A photo editor called an asked for the headshot/mug shot of Ridgway. I sent him the mug shot, plus the head shots of six to 10 of the women he’d killed.

The editor called back: You don’t need to send the photos of the women.

I told him that I absolutely needed to send the photographs of the murdered women. And he needed to run them. He needed to run them every time he ran a photo of the serial killer.

He listened though he was annoyed. I kept my word. Each time he asked for the Ridgway headshot, I sent photographs of the women.
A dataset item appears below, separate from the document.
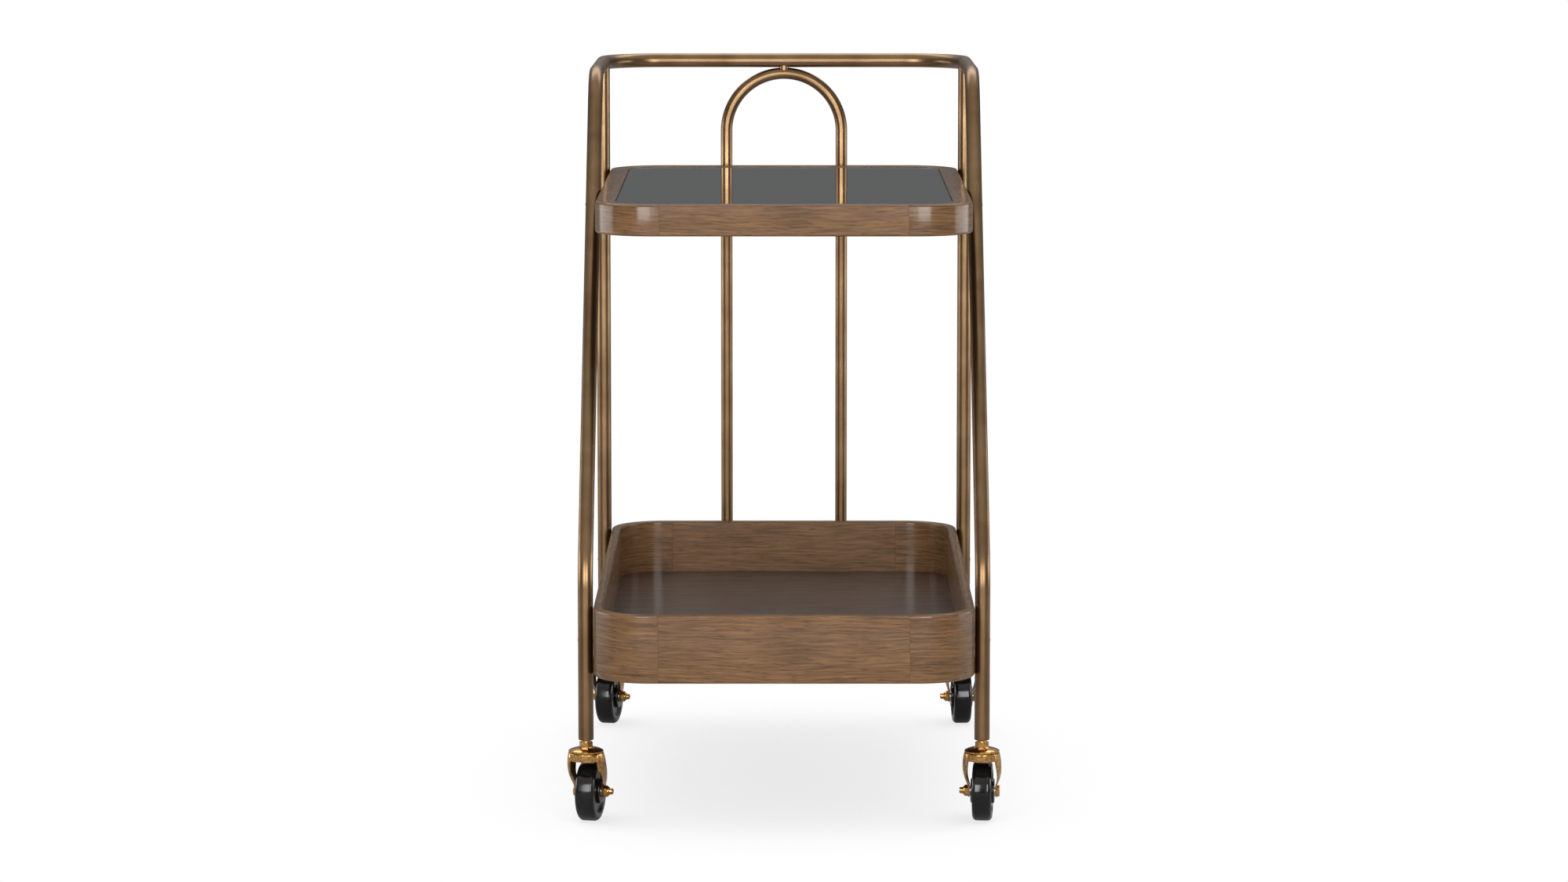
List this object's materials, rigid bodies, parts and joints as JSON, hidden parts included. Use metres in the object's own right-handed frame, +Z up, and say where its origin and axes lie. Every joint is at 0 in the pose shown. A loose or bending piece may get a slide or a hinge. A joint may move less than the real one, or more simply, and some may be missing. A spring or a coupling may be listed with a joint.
{
  "type": "bar cart",
  "caption": "Wheeled bar cart: bent brass tube frame with a push bar, glass-topped upper tray, deep lower tray and swivel casters.",
  "frame": {"origin": "on the floor, midway between the lower tray's front face and the back of the push bar, on the centre plane", "axes": "+Z up, +Y towards the push bar, +X to the right when facing along +Y"},
  "size_m": [0.5424, 0.879, 0.9244],
  "materials": {
    "antique_brass_tube": "aged, satin",
    "polished_caster_brass": "polished",
    "walnut_frame": "satin lacquer",
    "walnut_panel": "satin lacquer",
    "grey_mirror_glass": "grey tinted mirror",
    "black_wheel": "gloss",
    "zinc_hardware": "zinc plated"
  },
  "bodies": {
    "cart": {"main_tube_frame": "antique_brass_tube", "rear_post_left": "antique_brass_tube", "rear_post_right": "antique_brass_tube", "arch_tube": "antique_brass_tube", "arch_weld": "antique_brass_tube", "arch_spacers": "antique_brass_tube", "arch_end_caps": "antique_brass_tube", "leg_plugs": "antique_brass_tube", "upper_tray_corner_front_left": "walnut_frame", "upper_tray_rail_front": "walnut_frame", "upper_tray_corner_front_right": "walnut_frame", "upper_tray_rail_left": "walnut_frame", "upper_tray_rail_right": "walnut_frame", "upper_tray_corner_rear_left": "walnut_frame", "upper_tray_rail_rear": "walnut_frame", "upper_tray_corner_rear_right": "walnut_frame", "lower_tray_corner_front_left": "walnut_frame", "lower_tray_wall_front": "walnut_frame", "lower_tray_corner_front_right": "walnut_frame", "lower_tray_wall_left": "walnut_frame", "lower_tray_wall_right": "walnut_frame", "lower_tray_corner_rear_left": "walnut_frame", "lower_tray_wall_rear": "walnut_frame", "lower_tray_corner_rear_right": "walnut_frame", "upper_deck_panel": "walnut_panel", "lower_floor_panel": "walnut_panel", "glass_top": "grey_mirror_glass", "tray_bolts": "antique_brass_tube", "tray_inserts": "zinc_hardware", "swivel_balls": "zinc_hardware", "front_left_caster_stem": "polished_caster_brass", "front_left_caster_cap": "polished_caster_brass", "front_right_caster_stem": "polished_caster_brass", "front_right_caster_cap": "polished_caster_brass", "rear_left_caster_stem": "polished_caster_brass", "rear_left_caster_cap": "polished_caster_brass", "rear_right_caster_stem": "polished_caster_brass", "rear_right_caster_cap": "polished_caster_brass"},
    "front_left_swivel": {"front_left_caster_fork": "polished_caster_brass", "front_left_axle_bolt": "polished_caster_brass", "front_left_axle_nut": "polished_caster_brass"},
    "front_left_roller": {"front_left_wheel": "black_wheel", "front_left_wheel_bush": "zinc_hardware"},
    "front_right_swivel": {"front_right_caster_fork": "polished_caster_brass", "front_right_axle_bolt": "polished_caster_brass", "front_right_axle_nut": "polished_caster_brass"},
    "front_right_roller": {"front_right_wheel": "black_wheel", "front_right_wheel_bush": "zinc_hardware"},
    "rear_left_swivel": {"rear_left_caster_fork": "polished_caster_brass", "rear_left_axle_bolt": "polished_caster_brass", "rear_left_axle_nut": "polished_caster_brass"},
    "rear_left_roller": {"rear_left_wheel": "black_wheel", "rear_left_wheel_bush": "zinc_hardware"},
    "rear_right_swivel": {"rear_right_caster_fork": "polished_caster_brass", "rear_right_axle_bolt": "polished_caster_brass", "rear_right_axle_nut": "polished_caster_brass"},
    "rear_right_roller": {"rear_right_wheel": "black_wheel", "rear_right_wheel_bush": "zinc_hardware"}
  },
  "joints": [
    {"name": "front_left_swivel_turn", "type": "hinge", "parent": "cart", "child": "front_left_swivel", "pos_m": [-0.247, -0.36001, 0.09], "axis": [0, 0, 1], "continuous": true},
    {"name": "front_left_wheel_roll", "type": "hinge", "parent": "front_left_swivel", "child": "front_left_roller", "pos_m": [-0.24243, -0.33849, 0.0375], "axis": [0.9781, -0.2079, 0], "continuous": true},
    {"name": "front_right_swivel_turn", "type": "hinge", "parent": "cart", "child": "front_right_swivel", "pos_m": [0.247, -0.36001, 0.09], "axis": [0, 0, 1], "continuous": true},
    {"name": "front_right_wheel_roll", "type": "hinge", "parent": "front_right_swivel", "child": "front_right_roller", "pos_m": [0.24892, -0.3381, 0.0375], "axis": [0.9962, -0.0872, 0], "continuous": true},
    {"name": "rear_left_swivel_turn", "type": "hinge", "parent": "cart", "child": "rear_left_swivel", "pos_m": [-0.247, 0.33999, 0.09], "axis": [0, 0, 1], "continuous": true},
    {"name": "rear_left_wheel_roll", "type": "hinge", "parent": "rear_left_swivel", "child": "rear_left_roller", "pos_m": [-0.24243, 0.36151, 0.0375], "axis": [0.9781, -0.2079, 0], "continuous": true},
    {"name": "rear_right_swivel_turn", "type": "hinge", "parent": "cart", "child": "rear_right_swivel", "pos_m": [0.247, 0.33999, 0.09], "axis": [0, 0, 1], "continuous": true},
    {"name": "rear_right_wheel_roll", "type": "hinge", "parent": "rear_right_swivel", "child": "rear_right_roller", "pos_m": [0.24585, 0.36196, 0.0375], "axis": [0.9986, 0.0523, 0], "continuous": true}
  ]
}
One day, the LA editor called me again. Cheryl, I’ve thought about it. You’re right. We do need the victims’ photos. Thank you.
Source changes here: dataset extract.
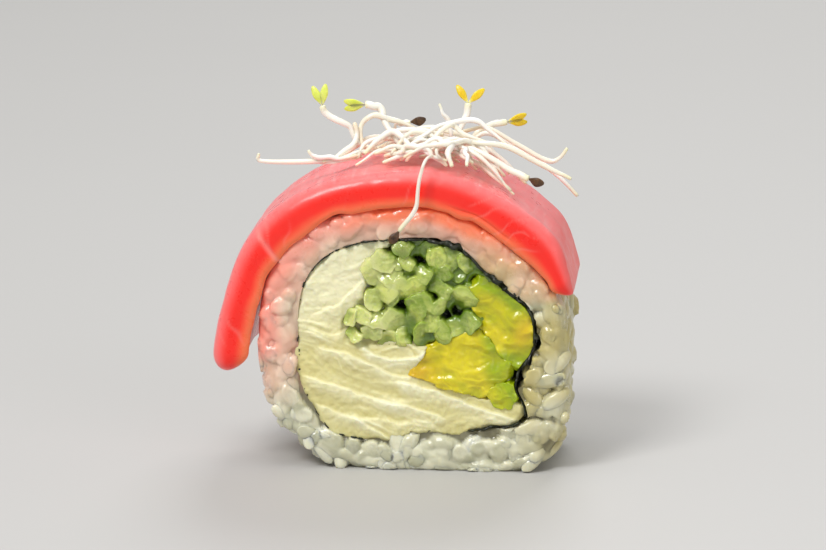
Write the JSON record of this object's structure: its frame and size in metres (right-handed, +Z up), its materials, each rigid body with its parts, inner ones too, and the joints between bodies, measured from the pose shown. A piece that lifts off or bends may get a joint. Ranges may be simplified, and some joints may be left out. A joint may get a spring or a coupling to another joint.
{
  "type": "uramaki sushi slice",
  "caption": "Slice of an inside-out sushi roll: rice around nori, filled with cream cheese, cucumber and avocado, with raw tuna draped over it and sprouts on top.",
  "frame": {"origin": "middle of the flat underside that the slice rests on", "axes": "+Z up; Y along the roll's axis, with the shown cut face towards -Y; +X to the right of that face"},
  "size_m": [0.0522, 0.0247, 0.0549],
  "materials": {
    "rice": "moist cooked rice, translucent off-white, soft gloss",
    "nori": "damp dried seaweed, near black green",
    "cream_cheese": "smeared soft cheese, pale cream, satin",
    "cucumber": "wet cut cucumber, pale green",
    "avocado": "ripe avocado, yellow to green, moist",
    "tuna": "raw fish, pink to red, wet satin with fine pale fibres",
    "sprouts": "fresh sprouts, cream-white stems with yellow-green seed leaves and dark hulls"
  },
  "bodies": {
    "root": {"rice": "rice", "nori": "nori", "cream_cheese": "cream_cheese", "cucumber": "cucumber", "avocado_low": "avocado", "avocado_high": "avocado", "tuna": "tuna", "sprouts": "sprouts"}
  },
  "joints": []
}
Here’s a link to photographs of the murdered 20 children and six adults, posted on the ABC News website on Dec. 17, 2012.

And here are their names.

“The following is a list (as released by police) of the victims in Friday’s shooting spree on the campus of Sandy Hook Elementary School in Newtown.” (From “The Huffington Post,” 12/15/12)
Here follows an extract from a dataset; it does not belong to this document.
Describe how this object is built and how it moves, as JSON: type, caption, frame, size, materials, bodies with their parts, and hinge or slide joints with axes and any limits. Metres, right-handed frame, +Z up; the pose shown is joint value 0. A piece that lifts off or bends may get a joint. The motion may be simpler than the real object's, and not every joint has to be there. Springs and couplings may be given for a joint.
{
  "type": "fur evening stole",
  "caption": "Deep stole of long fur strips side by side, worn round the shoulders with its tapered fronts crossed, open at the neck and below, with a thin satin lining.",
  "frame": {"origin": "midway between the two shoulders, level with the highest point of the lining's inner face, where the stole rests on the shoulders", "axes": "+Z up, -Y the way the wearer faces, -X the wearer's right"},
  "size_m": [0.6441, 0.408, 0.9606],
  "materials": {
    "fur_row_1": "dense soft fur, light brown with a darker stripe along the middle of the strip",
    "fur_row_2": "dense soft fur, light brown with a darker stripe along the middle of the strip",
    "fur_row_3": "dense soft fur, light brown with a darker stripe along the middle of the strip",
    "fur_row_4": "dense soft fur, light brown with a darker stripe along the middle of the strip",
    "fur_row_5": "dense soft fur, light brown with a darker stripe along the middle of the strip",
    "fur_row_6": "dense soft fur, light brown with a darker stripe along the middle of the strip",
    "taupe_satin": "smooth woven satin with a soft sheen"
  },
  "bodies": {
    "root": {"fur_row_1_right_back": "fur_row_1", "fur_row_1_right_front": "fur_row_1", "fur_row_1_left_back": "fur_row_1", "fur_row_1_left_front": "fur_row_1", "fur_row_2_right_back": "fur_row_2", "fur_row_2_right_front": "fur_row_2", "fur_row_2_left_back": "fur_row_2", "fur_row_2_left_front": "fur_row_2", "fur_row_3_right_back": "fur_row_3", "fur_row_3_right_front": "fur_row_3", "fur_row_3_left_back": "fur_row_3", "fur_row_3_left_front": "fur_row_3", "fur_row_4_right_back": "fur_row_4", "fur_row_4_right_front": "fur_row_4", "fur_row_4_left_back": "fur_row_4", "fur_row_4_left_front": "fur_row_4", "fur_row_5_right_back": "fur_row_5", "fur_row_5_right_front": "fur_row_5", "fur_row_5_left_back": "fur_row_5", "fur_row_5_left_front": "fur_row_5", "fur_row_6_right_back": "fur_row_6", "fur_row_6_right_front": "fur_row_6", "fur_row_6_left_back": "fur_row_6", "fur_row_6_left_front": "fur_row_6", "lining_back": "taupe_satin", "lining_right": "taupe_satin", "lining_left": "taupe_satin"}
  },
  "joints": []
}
– Charlotte Bacon, 2/22/06, female
– Daniel Barden, 9/25/05, male
– Rachel Davino, 7/17/83, female.
– Olivia Engel, 7/18/06, female
– Josephine Gay, 12/11/05, female
– Ana M. Marquez-Greene, 04/04/06, female
– Dylan Hockley, 3/8/06, male
– Dawn Hochsprung, 06/28/65, female
– Madeleine F. Hsu, 7/10/06, female
– Catherine V. Hubbard, 6/08/06, female
– Chase Kowalski, 10/31/05, male
– Jesse Lewis, 6/30/06, male
– James Mattioli , 3/22/06, male
– Grace McDonnell, 12/04/05, female
– Anne Marie Murphy, 07/25/60, female
– Emilie Parker, 5/12/06, female
– Jack Pinto, 5/06/06, male
– Noah Pozner, 11/20/06, male
– Caroline Previdi, 9/07/06, female
– Jessica Rekos, 5/10/06, female
– Avielle Richman, 10/17/06, female
– Lauren Rousseau, 6/1982, female (full date of birth not specified)
– Mary Sherlach, 2/11/56, female
– Victoria Soto, 11/04/85, female
– Benjamin Wheeler, 9/12/06, male
– Allison N. Wyatt, 7/03/06, female

I am currently teaching journalism at Allegheny College. The students’ last day of class was Dec. 11. Most have finished finals and headed home for the holidays.

I sent out an email to all my students and mentioned that we would be discussing the ethics and challenges of covering this story if we were still in class.

I sent a link to an article by the Dart Center for Journalism & Trauma that outlines guidelines for interviewing children.